GIVEN REQUEST: Only the lines from the start of the data through the one containing "const LAP_RISE = WALL_THICKNESS + LAP_GAP;" belong in your answer; return them exactly.

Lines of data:
'''

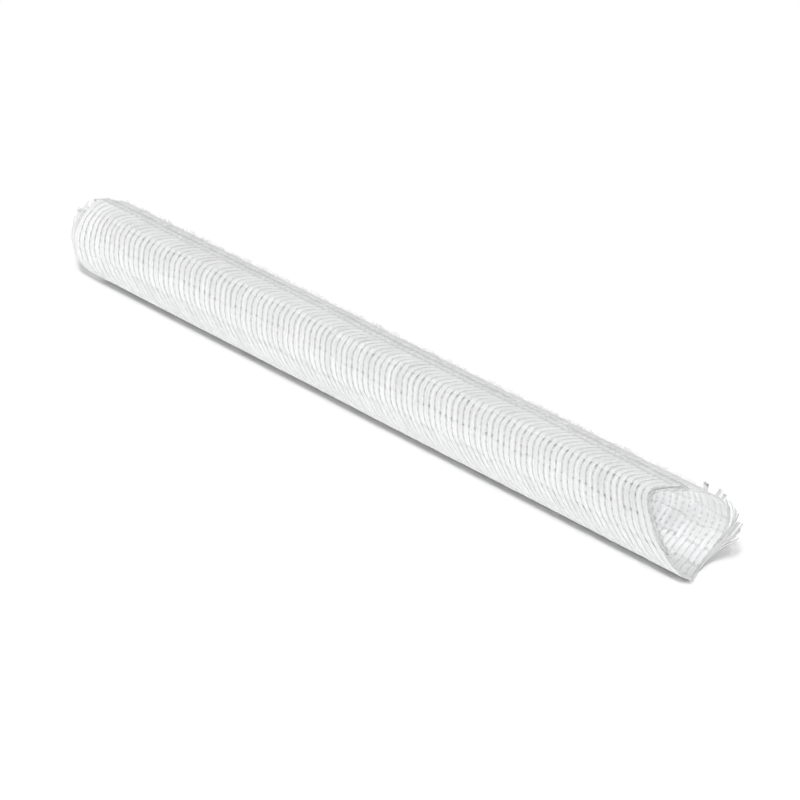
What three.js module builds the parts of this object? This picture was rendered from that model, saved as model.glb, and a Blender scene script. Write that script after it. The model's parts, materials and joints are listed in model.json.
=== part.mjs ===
// A self-closing braided cable sleeve: a strip of cloth, woven from stiff white hoop filaments and
// lengthwise yarns, that curls into a tube by itself and laps over its own edge.
//
// Millimetres, +Z up. The sleeve lies on the floor along X with the end that faces the viewer at +X,
// and the origin is on the floor under the middle of it. Angles are in degrees around the bore,
// from +Y towards +Z.

import * as THREE from "three";

// The strip of cloth
const SLEEVE_LENGTH = 315; // from cut end to cut end
const BORE_DIAMETER = 19; // the round space that the cables take
const WALL_THICKNESS = 0.8;
const SEAM_ANGLE = 105; // where the outer free edge lies
const LAP_ANGLE = 90; // how far the outer layer reaches over the inner one
const LAP_GAP = 0.3; // air between the two layers
const LAP_CLIMB_ANGLE = 60; // the stretch in which the cloth climbs on to the inner layer

// The hoops that have come out of the weave at the cut ends, each a flat bundle of filaments
const HOOP_WIDTH = 1.2; // along the sleeve
const HOOP_THICKNESS = 0.35;
const HOOP_GAP = 0.3; // between one hoop and the next, and from the first one to the cloth
const NEAR_LOOSE_HOOPS = { count: 4, rootAngle: -75, rootStep: 8, tipAngle: 78, tipStep: -16 };
const FAR_LOOSE_HOOPS = { count: 2, rootAngle: 215, rootStep: -14, tipAngle: 112, tipStep: 18 };
const TIP_SPRING = 1.0; // how far a loose hoop's tip stands out from the round

// Roundness of the faceted model
const FACETS_PER_TURN = 40;
const FACETS_PER_EDGE = 4; // around each free edge of the cloth
const FLOOR_ANGLE = 270;

const clothMaterial = new THREE.MeshStandardMaterial({ color: 0xf3f4f4, roughness: 0.55, metalness: 0 });
const filamentMaterial = new THREE.MeshStandardMaterial({ color: 0xeceeef, roughness: 0.4, metalness: 0 });

const INNER_EDGE_ANGLE = SEAM_ANGLE + 360 + LAP_ANGLE;
const INNER_LAYER_RADIUS = BORE_DIAMETER / 2 + WALL_THICKNESS / 2;
const LAP_RISE = WALL_THICKNESS + LAP_GAP;

// Radius of the middle of the cloth. It follows the bore, and lies one layer further out along the lap.
function clothRadius(angle) {
  const past = (angle - SEAM_ANGLE - LAP_ANGLE) / LAP_CLIMB_ANGLE;
  const share = THREE.MathUtils.clamp(past, 0, 1);
  return INNER_LAYER_RADIUS + (LAP_RISE * (1 + Math.cos(Math.PI * share))) / 2;
}

function polar(radius, angle) {
  const radians = THREE.MathUtils.degToRad(angle);
  return new THREE.Vector2(radius * Math.cos(radians), radius * Math.sin(radians));
}

// The angles at which a curved stretch has its corners. One facet lies flat on the floor.
function facetAngles(from, to) {
  const facet = 360 / FACETS_PER_TURN;
  const firstCorner = FLOOR_ANGLE + facet / 2;
  const angles = [from];
  for (let n = Math.floor((from - firstCorner) / facet) + 1; firstCorner + n * facet < to; n += 1) {
    const corner = firstCorner + n * facet;
    const clear = facet / 4;
    if (corner - from > clear && to - corner > clear) angles.push(corner);
  }
  return [...angles, to];
}

// A half-round edge of the cloth, from its outer face to its inner one or back.
function roundEdge(angle, startTurn) {
  const middle = polar(clothRadius(angle), angle);
  const points = [];
  for (let n = 1; n < FACETS_PER_EDGE; n += 1) {
    const turn = startTurn + (180 * n) / FACETS_PER_EDGE;
    points.push(polar(WALL_THICKNESS / 2, angle + turn).add(middle));
  }
  return points;
}

// The section of the whole strip: out along its outer face, round the inner edge and back.
function clothSection() {
  const angles = facetAngles(SEAM_ANGLE, INNER_EDGE_ANGLE);
  const face = (side) => (angle) => polar(clothRadius(angle) + (side * WALL_THICKNESS) / 2, angle);
  return new THREE.Shape([
    ...angles.map(face(1)),
    ...roundEdge(INNER_EDGE_ANGLE, 0),
    ...angles.reverse().map(face(-1)),
    ...roundEdge(SEAM_ANGLE, 180),
  ]);
}

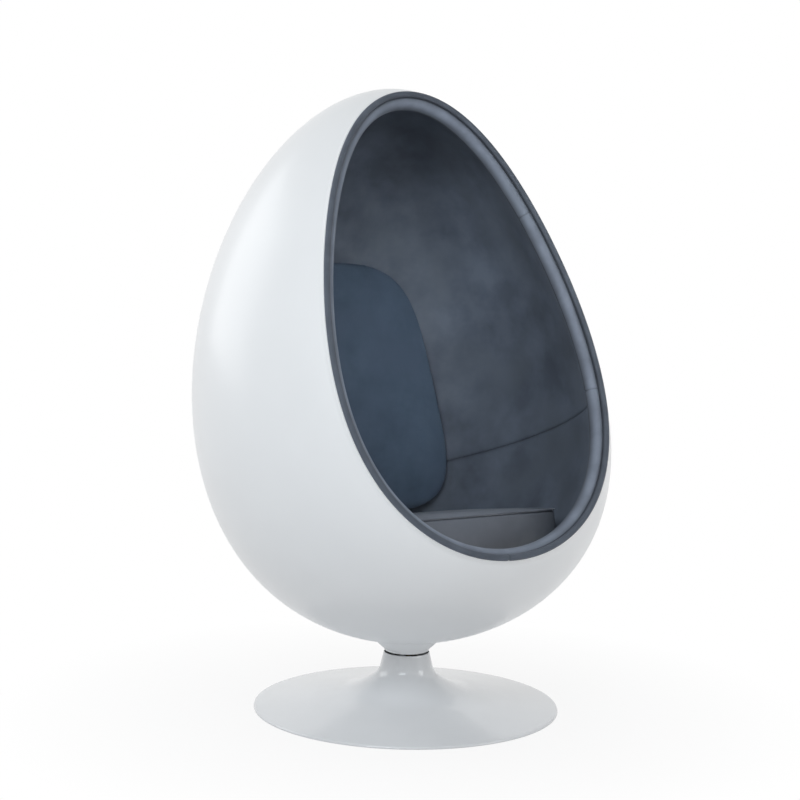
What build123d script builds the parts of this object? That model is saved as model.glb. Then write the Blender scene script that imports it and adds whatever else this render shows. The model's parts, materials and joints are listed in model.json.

'''

ANSWER:
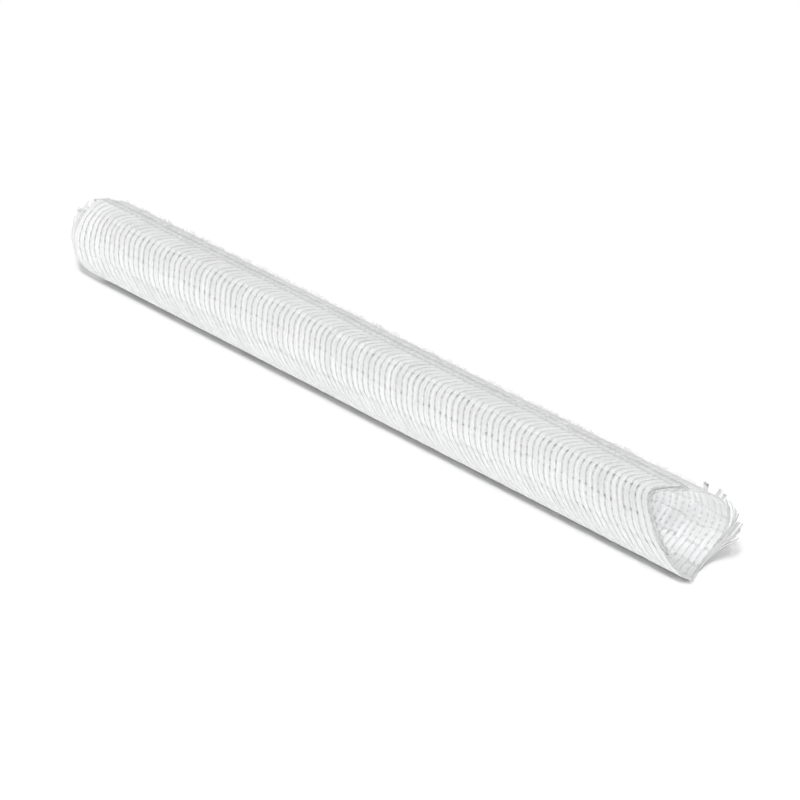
What three.js module builds the parts of this object? This picture was rendered from that model, saved as model.glb, and a Blender scene script. Write that script after it. The model's parts, materials and joints are listed in model.json.
=== part.mjs ===
// A self-closing braided cable sleeve: a strip of cloth, woven from stiff white hoop filaments and
// lengthwise yarns, that curls into a tube by itself and laps over its own edge.
//
// Millimetres, +Z up. The sleeve lies on the floor along X with the end that faces the viewer at +X,
// and the origin is on the floor under the middle of it. Angles are in degrees around the bore,
// from +Y towards +Z.

import * as THREE from "three";

// The strip of cloth
const SLEEVE_LENGTH = 315; // from cut end to cut end
const BORE_DIAMETER = 19; // the round space that the cables take
const WALL_THICKNESS = 0.8;
const SEAM_ANGLE = 105; // where the outer free edge lies
const LAP_ANGLE = 90; // how far the outer layer reaches over the inner one
const LAP_GAP = 0.3; // air between the two layers
const LAP_CLIMB_ANGLE = 60; // the stretch in which the cloth climbs on to the inner layer

// The hoops that have come out of the weave at the cut ends, each a flat bundle of filaments
const HOOP_WIDTH = 1.2; // along the sleeve
const HOOP_THICKNESS = 0.35;
const HOOP_GAP = 0.3; // between one hoop and the next, and from the first one to the cloth
const NEAR_LOOSE_HOOPS = { count: 4, rootAngle: -75, rootStep: 8, tipAngle: 78, tipStep: -16 };
const FAR_LOOSE_HOOPS = { count: 2, rootAngle: 215, rootStep: -14, tipAngle: 112, tipStep: 18 };
const TIP_SPRING = 1.0; // how far a loose hoop's tip stands out from the round

// Roundness of the faceted model
const FACETS_PER_TURN = 40;
const FACETS_PER_EDGE = 4; // around each free edge of the cloth
const FLOOR_ANGLE = 270;

const clothMaterial = new THREE.MeshStandardMaterial({ color: 0xf3f4f4, roughness: 0.55, metalness: 0 });
const filamentMaterial = new THREE.MeshStandardMaterial({ color: 0xeceeef, roughness: 0.4, metalness: 0 });

const INNER_EDGE_ANGLE = SEAM_ANGLE + 360 + LAP_ANGLE;
const INNER_LAYER_RADIUS = BORE_DIAMETER / 2 + WALL_THICKNESS / 2;
const LAP_RISE = WALL_THICKNESS + LAP_GAP;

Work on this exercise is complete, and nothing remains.